_What you should do:_ Write out all the data again, exactly as it stands.

_ _ _

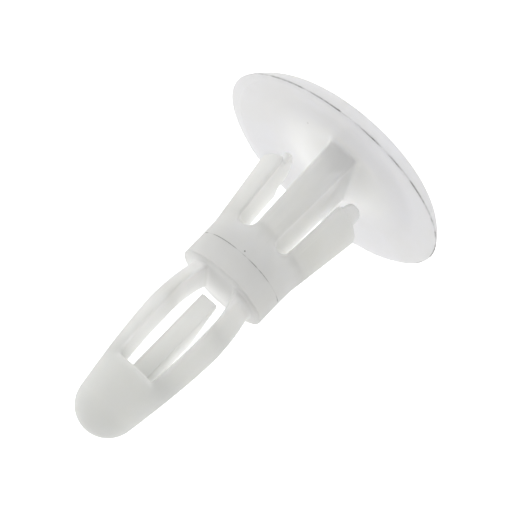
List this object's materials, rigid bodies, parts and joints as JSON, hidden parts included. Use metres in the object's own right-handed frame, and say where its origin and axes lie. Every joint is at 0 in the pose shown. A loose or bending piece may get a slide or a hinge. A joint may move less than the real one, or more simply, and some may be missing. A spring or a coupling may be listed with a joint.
{
  "type": "snap-in panel support",
  "caption": "One-piece nylon snap-in panel support with a thin umbrella head, two snap wings, a collar with a board seat and a springy looped bulb nose.",
  "frame": {"origin": "centre of the flat crown of the head, on which the part can stand", "axes": "+Z along the part's axis from the head to the nose, X through the two wings and the two legs, -Y towards the open side of the bulb"},
  "size_m": [0.0136, 0.0136, 0.0198],
  "materials": {
    "natural_nylon": "satin, slightly translucent natural nylon"
  },
  "bodies": {
    "core": {"head_disc": "natural_nylon", "stem_web": "natural_nylon", "slotted_sleeve": "natural_nylon", "collar": "natural_nylon", "nose": "natural_nylon"},
    "wing_right": {"wing_right": "natural_nylon", "wing_tooth_right": "natural_nylon"},
    "wing_left": {"wing_left": "natural_nylon", "wing_tooth_left": "natural_nylon"},
    "leg_right_lower": {"leg_lower_right": "natural_nylon"},
    "leg_right_upper": {"leg_upper_right": "natural_nylon"},
    "leg_left_lower": {"leg_lower_left": "natural_nylon"},
    "leg_left_upper": {"leg_upper_left": "natural_nylon"},
    "finger": {"finger": "natural_nylon"}
  },
  "joints": [
    {"name": "wing_right_flex", "type": "hinge", "parent": "core", "child": "wing_right", "pos_m": [0.00153, 0, 0.00687], "axis": [0, 1, 0], "range_deg": [0, 9], "stiffness_Nm_per_rad": 0.5},
    {"name": "wing_left_flex", "type": "hinge", "parent": "core", "child": "wing_left", "pos_m": [-0.00153, 0, 0.00687], "axis": [0, -1, 0], "range_deg": [0, 9], "stiffness_Nm_per_rad": 0.5},
    {"name": "leg_right_root", "type": "hinge", "parent": "core", "child": "leg_right_lower", "pos_m": [0.00195, 0, 0.01], "axis": [0, -1, 0], "range_deg": [0, 8], "stiffness_Nm_per_rad": 0.002},
    {"name": "leg_right_belly", "type": "hinge", "parent": "leg_right_lower", "child": "leg_right_upper", "pos_m": [0.00228, 0, 0.01234], "axis": [0, 1, 0], "range_deg": [0, 13], "stiffness_Nm_per_rad": 0.001},
    {"name": "leg_left_root", "type": "hinge", "parent": "core", "child": "leg_left_lower", "pos_m": [-0.00195, 0, 0.01], "axis": [0, 1, 0], "range_deg": [0, 8], "stiffness_Nm_per_rad": 0.002},
    {"name": "leg_left_belly", "type": "hinge", "parent": "leg_left_lower", "child": "leg_left_upper", "pos_m": [-0.00228, 0, 0.01234], "axis": [0, -1, 0], "range_deg": [0, 13], "stiffness_Nm_per_rad": 0.001},
    {"name": "finger_flex", "type": "hinge", "parent": "core", "child": "finger", "pos_m": [0, 0.0002, 0.01625], "axis": [-1, 0, 0], "range_deg": [0, 6], "stiffness_Nm_per_rad": 0.1}
  ],
  "couplings": [
    {"joint": "leg_right_belly", "follows": "leg_right_root", "ratio": 1.6},
    {"joint": "leg_left_belly", "follows": "leg_left_root", "ratio": 1.6}
  ]
}
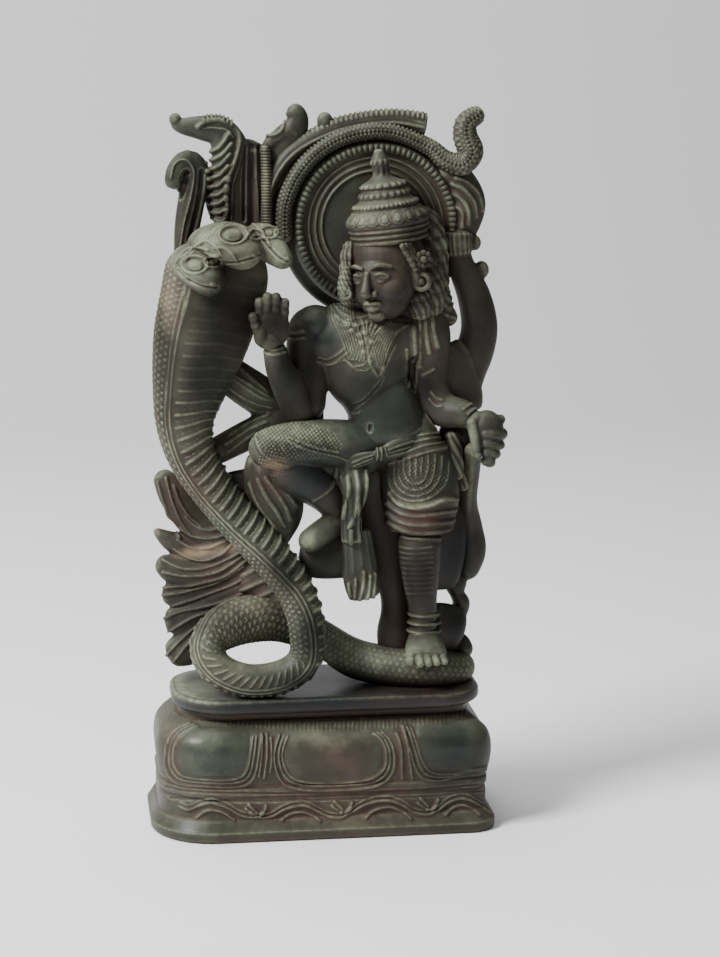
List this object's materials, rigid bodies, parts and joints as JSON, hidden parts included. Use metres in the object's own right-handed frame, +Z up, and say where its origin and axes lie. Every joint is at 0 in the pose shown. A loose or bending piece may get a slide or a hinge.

_ _ _

_Complete answer:_
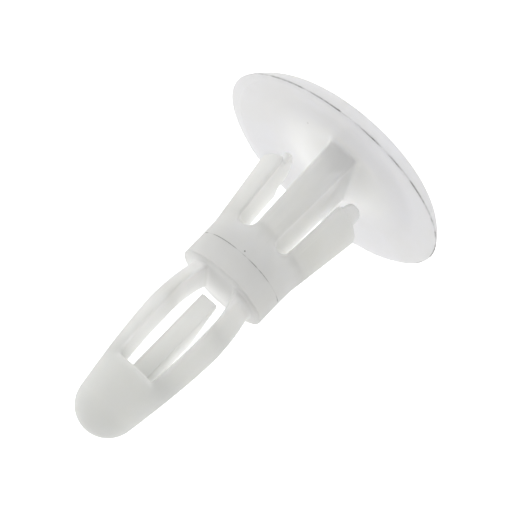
List this object's materials, rigid bodies, parts and joints as JSON, hidden parts included. Use metres in the object's own right-handed frame, and say where its origin and axes lie. Every joint is at 0 in the pose shown. A loose or bending piece may get a slide or a hinge. A joint may move less than the real one, or more simply, and some may be missing. A spring or a coupling may be listed with a joint.
{
  "type": "snap-in panel support",
  "caption": "One-piece nylon snap-in panel support with a thin umbrella head, two snap wings, a collar with a board seat and a springy looped bulb nose.",
  "frame": {"origin": "centre of the flat crown of the head, on which the part can stand", "axes": "+Z along the part's axis from the head to the nose, X through the two wings and the two legs, -Y towards the open side of the bulb"},
  "size_m": [0.0136, 0.0136, 0.0198],
  "materials": {
    "natural_nylon": "satin, slightly translucent natural nylon"
  },
  "bodies": {
    "core": {"head_disc": "natural_nylon", "stem_web": "natural_nylon", "slotted_sleeve": "natural_nylon", "collar": "natural_nylon", "nose": "natural_nylon"},
    "wing_right": {"wing_right": "natural_nylon", "wing_tooth_right": "natural_nylon"},
    "wing_left": {"wing_left": "natural_nylon", "wing_tooth_left": "natural_nylon"},
    "leg_right_lower": {"leg_lower_right": "natural_nylon"},
    "leg_right_upper": {"leg_upper_right": "natural_nylon"},
    "leg_left_lower": {"leg_lower_left": "natural_nylon"},
    "leg_left_upper": {"leg_upper_left": "natural_nylon"},
    "finger": {"finger": "natural_nylon"}
  },
  "joints": [
    {"name": "wing_right_flex", "type": "hinge", "parent": "core", "child": "wing_right", "pos_m": [0.00153, 0, 0.00687], "axis": [0, 1, 0], "range_deg": [0, 9], "stiffness_Nm_per_rad": 0.5},
    {"name": "wing_left_flex", "type": "hinge", "parent": "core", "child": "wing_left", "pos_m": [-0.00153, 0, 0.00687], "axis": [0, -1, 0], "range_deg": [0, 9], "stiffness_Nm_per_rad": 0.5},
    {"name": "leg_right_root", "type": "hinge", "parent": "core", "child": "leg_right_lower", "pos_m": [0.00195, 0, 0.01], "axis": [0, -1, 0], "range_deg": [0, 8], "stiffness_Nm_per_rad": 0.002},
    {"name": "leg_right_belly", "type": "hinge", "parent": "leg_right_lower", "child": "leg_right_upper", "pos_m": [0.00228, 0, 0.01234], "axis": [0, 1, 0], "range_deg": [0, 13], "stiffness_Nm_per_rad": 0.001},
    {"name": "leg_left_root", "type": "hinge", "parent": "core", "child": "leg_left_lower", "pos_m": [-0.00195, 0, 0.01], "axis": [0, 1, 0], "range_deg": [0, 8], "stiffness_Nm_per_rad": 0.002},
    {"name": "leg_left_belly", "type": "hinge", "parent": "leg_left_lower", "child": "leg_left_upper", "pos_m": [-0.00228, 0, 0.01234], "axis": [0, -1, 0], "range_deg": [0, 13], "stiffness_Nm_per_rad": 0.001},
    {"name": "finger_flex", "type": "hinge", "parent": "core", "child": "finger", "pos_m": [0, 0.0002, 0.01625], "axis": [-1, 0, 0], "range_deg": [0, 6], "stiffness_Nm_per_rad": 0.1}
  ],
  "couplings": [
    {"joint": "leg_right_belly", "follows": "leg_right_root", "ratio": 1.6},
    {"joint": "leg_left_belly", "follows": "leg_left_root", "ratio": 1.6}
  ]
}
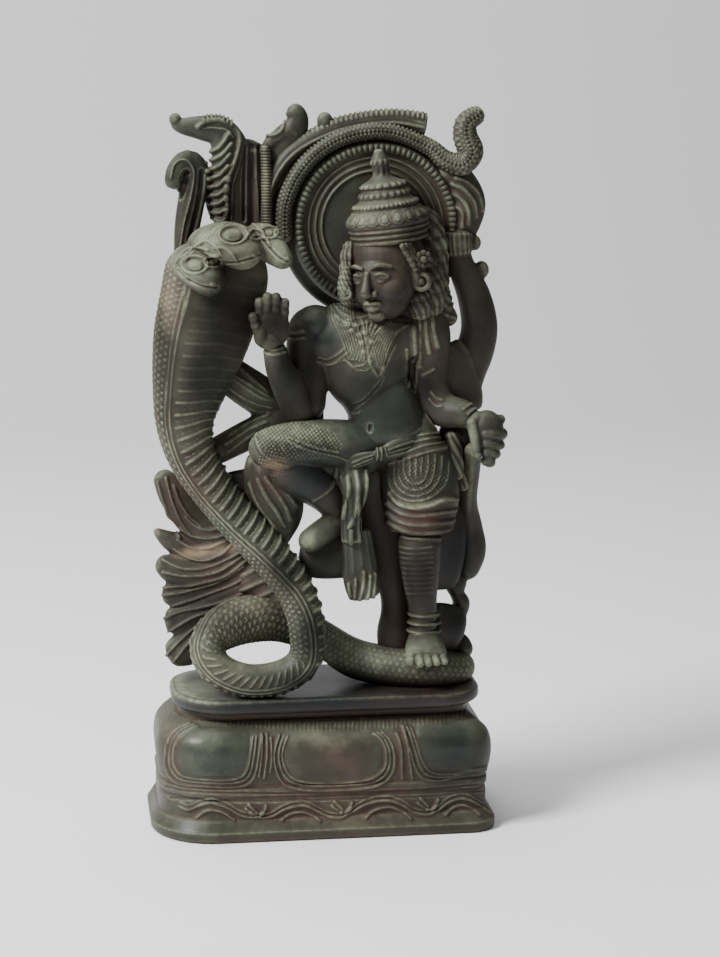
List this object's materials, rigid bodies, parts and joints as JSON, hidden parts included. Use metres in the object's own right-handed frame, +Z up, and say where its origin and axes lie. Every joint is at 0 in the pose shown. A loose or bending piece may get a slide or a hinge.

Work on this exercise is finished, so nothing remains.